- Poster
- Directed by: M. L. Suthir
- Written by: SP Rajkumar (dialogues)
- Produced by: Mukesh
- Starring: Gautham Krishna Shalini Mayil
- Cinematography: Paul Livingston
- Music by: Ganesh Raghavendra
- Production company: Thozhaa Cine Creations
- Release date: 8 November 2019;
- Country: India
- Language: Tamil

= Butler Balu =

2019 Indian Tamil film

Butler Balu is a 2019 Indian Tamil-language comedy film directed by M. L. Suthir.
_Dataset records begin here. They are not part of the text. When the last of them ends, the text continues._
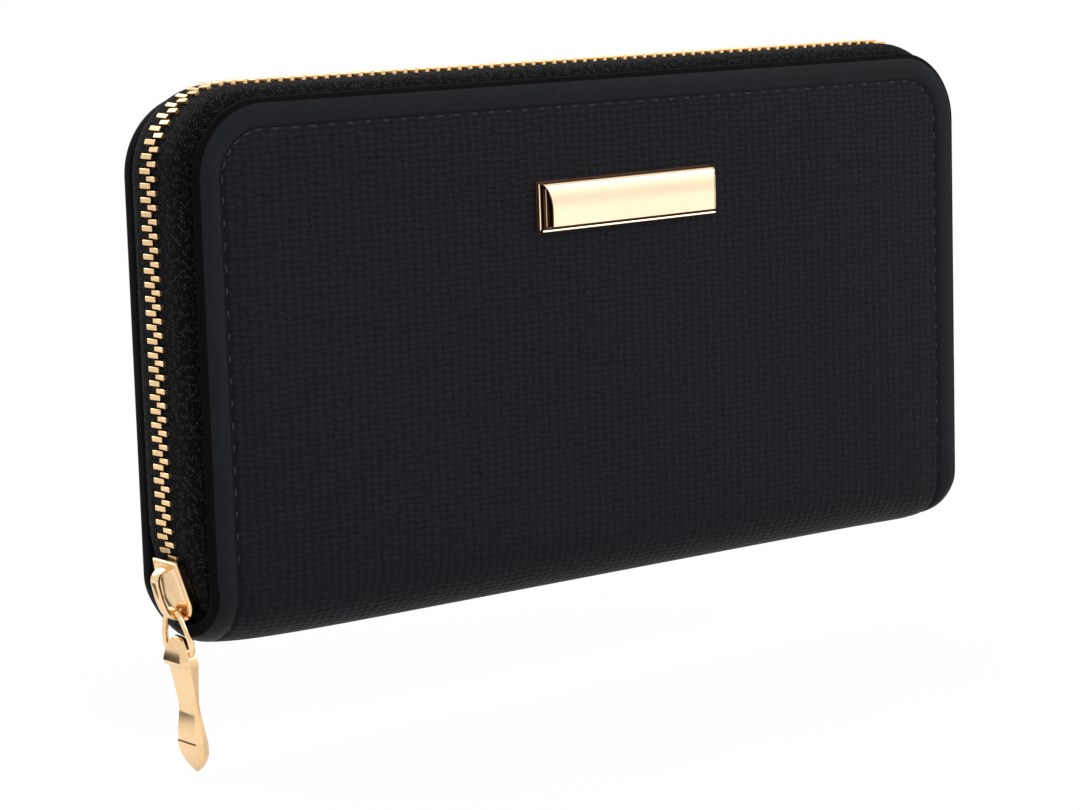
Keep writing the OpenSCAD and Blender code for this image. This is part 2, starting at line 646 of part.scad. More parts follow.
// ---- plaque --------------------------------------------------------------------

plaque_r = (plaque_h * plaque_h / 4 + plaque_rise * plaque_rise) / (2 * plaque_rise);

// Crowned hollow plate with a flat lip below it, and two prongs through the cover.
module plaque() color("#f0d9bb")
    translate([plaque_x - plaque_w / 2, -half_t, plaque_z]) {
        rotate([90, 0, 90]) linear_extrude(plaque_w) {
            intersection() {
                difference() {
                    translate([plaque_r - plaque_rise, 0]) circle(plaque_r);
                    translate([plaque_r - plaque_rise, 0]) circle(plaque_r - plaque_t);
                }
                translate([-plaque_rise, -plaque_h / 2]) square([plaque_rise, plaque_h]);
            }
            translate([-0.4, -plaque_h / 2 - 0.5]) square([0.4, 1.6]);
            translate([-0.4, plaque_h / 2 - 1.1]) square([0.4, 1.1]);
        }
        for (x = [plaque_w / 4, plaque_w * 3 / 4])
            translate([x - prong_w / 2, -plaque_rise + plaque_t / 2, -prong_t / 2])
                cube([prong_w, plaque_rise - plaque_t / 2 + hide_t + board_t - prong_t, prong_t]);
    }

module back_plate_shape(room)
    translate([plaque_x - plaque_w / 3 - room, -inner_face - lining_t - prong_t, plaque_z - plaque_h / 3 - room])
        cube([plaque_w * 2 / 3 + 2 * room, prong_t + room, plaque_h * 2 / 3 + 2 * room]);
module plaque_back_plate() color("#b9b4a8") back_plate_shape(0);

// ---- nodes ---------------------------------------------------------------------

front_cover();
front_board();
front_lining();
front_binding();
front_card_panel();
front_card_slot(1);  // front_card_slot_1
front_card_slot(2);  // front_card_slot_2
front_card_slot(3);  // front_card_slot_3
front_card_slot(4);  // front_card_slot_4
front_zip_tape();
front_zip_teeth();
back_cover();
back_board();
back_lining();
back_binding();
back_card_panel();
back_card_slot(1);  // back_card_slot_1
back_card_slot(2);  // back_card_slot_2
back_card_slot(3);  // back_card_slot_3
back_card_slot(4);  // back_card_slot_4
back_zip_tape();
back_zip_teeth();
spine_wrap();
spine_lining();
tape_tails();
closing_stops();
end_stop();
coin_wall_front();
coin_wall_back();
coin_seam();
coin_tape_front();
coin_tape_back();
coin_teeth_front();
coin_teeth_back();
coin_end_stop();
gusset_front_left();
gusset_front_right();
gusset_back_left();
gusset_back_right();
slider_body();
slider_bridge();
pull_link();
pull_tab();
coin_slider_body();
coin_slider_bridge();
coin_pull();
plaque();
plaque_back_plate();
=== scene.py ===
"""Zip-around wallet on its spine: skins, cloth, stitches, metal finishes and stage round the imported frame.

Lengths are in millimetres until a mesh or a lamp is made, and angles in radians. X is the width, the front
cover faces -Y, Z is up, and the origin is the middle of the pressed flat under the spine.
"""

import logging
import math
from dataclasses import dataclass, field
from enum import Enum

import bmesh
import bpy
import numpy as np
from mathutils import Matrix, Vector

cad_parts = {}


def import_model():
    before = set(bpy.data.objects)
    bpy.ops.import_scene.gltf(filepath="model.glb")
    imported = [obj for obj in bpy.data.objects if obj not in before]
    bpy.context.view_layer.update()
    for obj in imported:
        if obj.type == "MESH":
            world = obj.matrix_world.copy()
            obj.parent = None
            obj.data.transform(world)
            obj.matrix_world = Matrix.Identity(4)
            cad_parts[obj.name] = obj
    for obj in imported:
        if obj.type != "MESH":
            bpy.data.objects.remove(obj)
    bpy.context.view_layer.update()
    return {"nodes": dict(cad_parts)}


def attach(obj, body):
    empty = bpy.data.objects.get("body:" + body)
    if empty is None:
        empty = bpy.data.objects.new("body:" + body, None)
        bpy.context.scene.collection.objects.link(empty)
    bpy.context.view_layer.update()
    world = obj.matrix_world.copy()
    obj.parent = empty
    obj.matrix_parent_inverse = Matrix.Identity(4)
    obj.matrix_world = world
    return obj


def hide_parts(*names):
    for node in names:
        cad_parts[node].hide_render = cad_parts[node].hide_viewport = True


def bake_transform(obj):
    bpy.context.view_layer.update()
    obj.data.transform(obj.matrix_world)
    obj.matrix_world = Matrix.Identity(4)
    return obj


LOG = logging.getLogger("wallet")
MM = 0.001
MERGED = 2e-6  # metres within which two points become one

Flat = tuple[float, float]
Place = tuple[float, float, float]
Tone = tuple[int, int, int]
Row = tuple[np.ndarray, np.ndarray, np.ndarray]
Value = bpy.types.NodeSocket | float | tuple[float, ...]


class Half(Enum):
    """The two halves of the wallet, with the side of the Y axis each one is on."""

    FRONT = -1
    BACK = 1

    @property
    def prefix(self) -> str:
        """Start of the names of this half's pieces."""
        return self.name.lower()

    @property
    def body(self) -> str:
        """Body that this half's pieces ride on."""
        return f"{self.prefix}_half"

    @property
    def shift(self) -> float:
        """How far along this half's teeth stand, in pitches."""
        return 0.0 if self is Half.FRONT else 0.5


class Grain(Enum):
    """Ways a leather surface can be embossed."""

    WOVEN = "woven"
    PEBBLE = "pebble"


# ---- shapes worked out as arrays ------------------------------------------------------------


def in_scene(name: str, data: bpy.types.ID) -> bpy.types.Object:
    """New object on the data, linked to the scene and at the origin.

    Args:
        name: its name.
        data: its mesh, lamp or camera.

    Returns:
        The object.
    """
    made = bpy.data.objects.new(name, data)
    bpy.context.scene.collection.objects.link(made)
    return made


def spots(x: np.ndarray | float, y: np.ndarray | float, z: np.ndarray | float) -> np.ndarray:
    """Points from their three coordinates, each an array or one number for all."""
    return np.stack(np.broadcast_arrays(x, y, z), axis=-1)


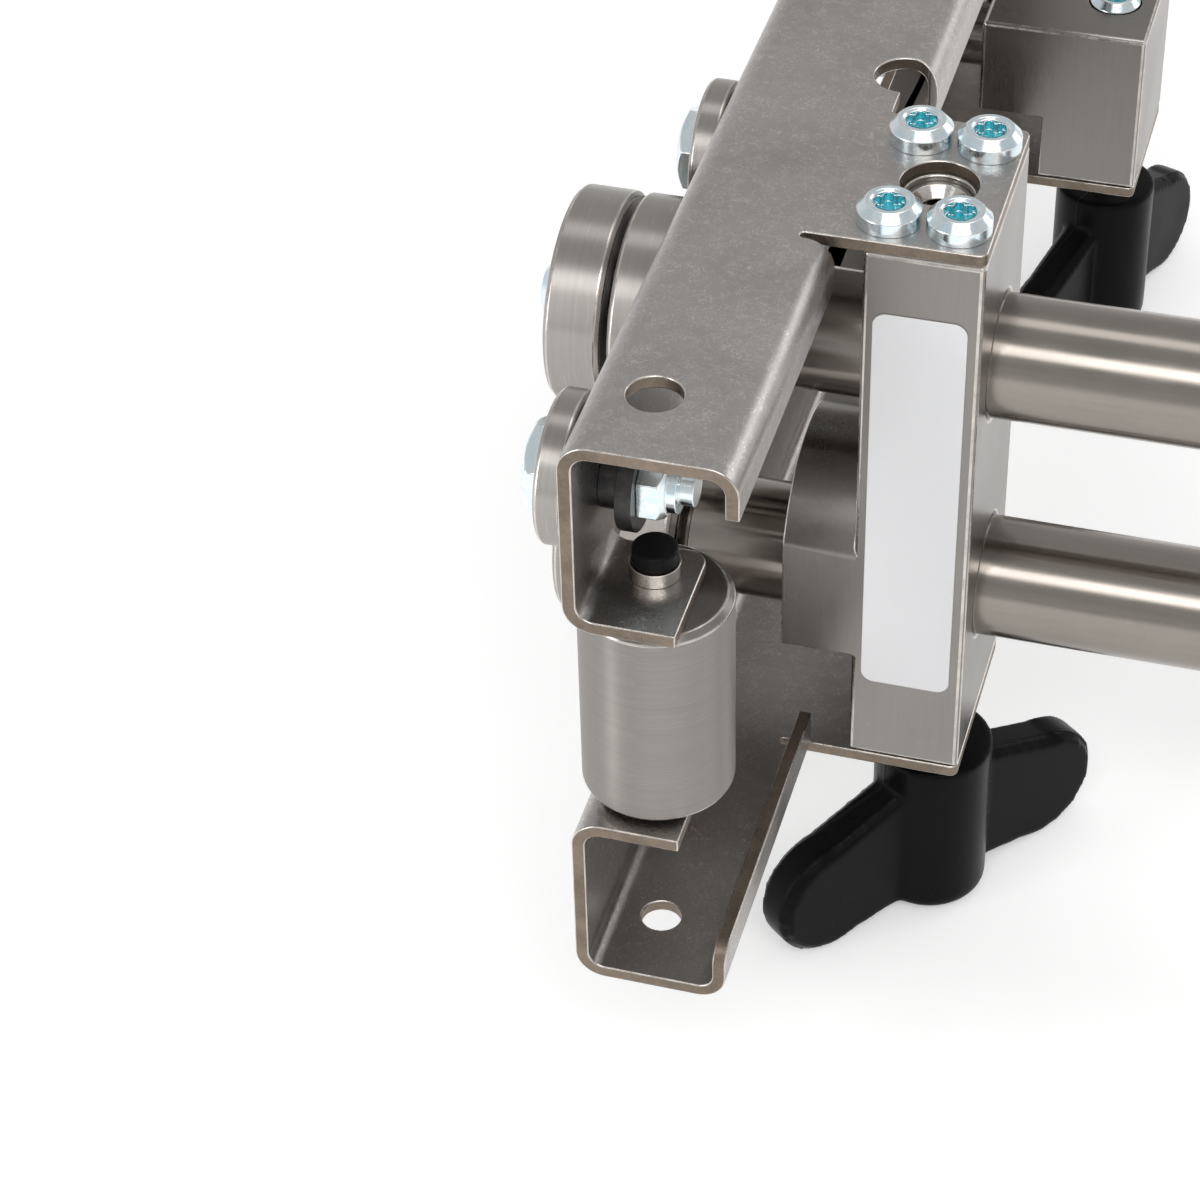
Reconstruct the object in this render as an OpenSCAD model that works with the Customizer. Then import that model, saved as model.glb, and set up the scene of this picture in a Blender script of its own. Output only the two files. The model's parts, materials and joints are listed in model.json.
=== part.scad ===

The film stars debutantes Gautham Krishna, Shalini Mayil, with Yogi Babu, Mayilswamy, Imman Annachi, Robo Shankar, Thadi Balaji in supporting roles. The film music was composed by Ganesh Raghavendra.

==Soundtrack==
The music was composed by Ganesh Raghavendra.

Track listing
| No. | Title | Singer(s) | Length |
|---|---|---|---|
| 1. | "Thaira Thaira" | Saindhavi | 5:00 |
| 2. | "Moonu Kala Thookivachu" | Gana Bala | 3:57 |
| 3. | "Paathikapatta Nenjamellam" | Gana Bala | 4:40 |
| Total length: |  |  | 13:37 |

== Release ==
The film released on 8 October 2019 after being in deadlock for eight years. The makers additionally promoted Yogi Babu as the main actor despite the fact that the actor only shot for the film for four days. He plays the role of a chef in the film.

== Reception ==
Maalai Malar praised the music while criticizing the cinematography.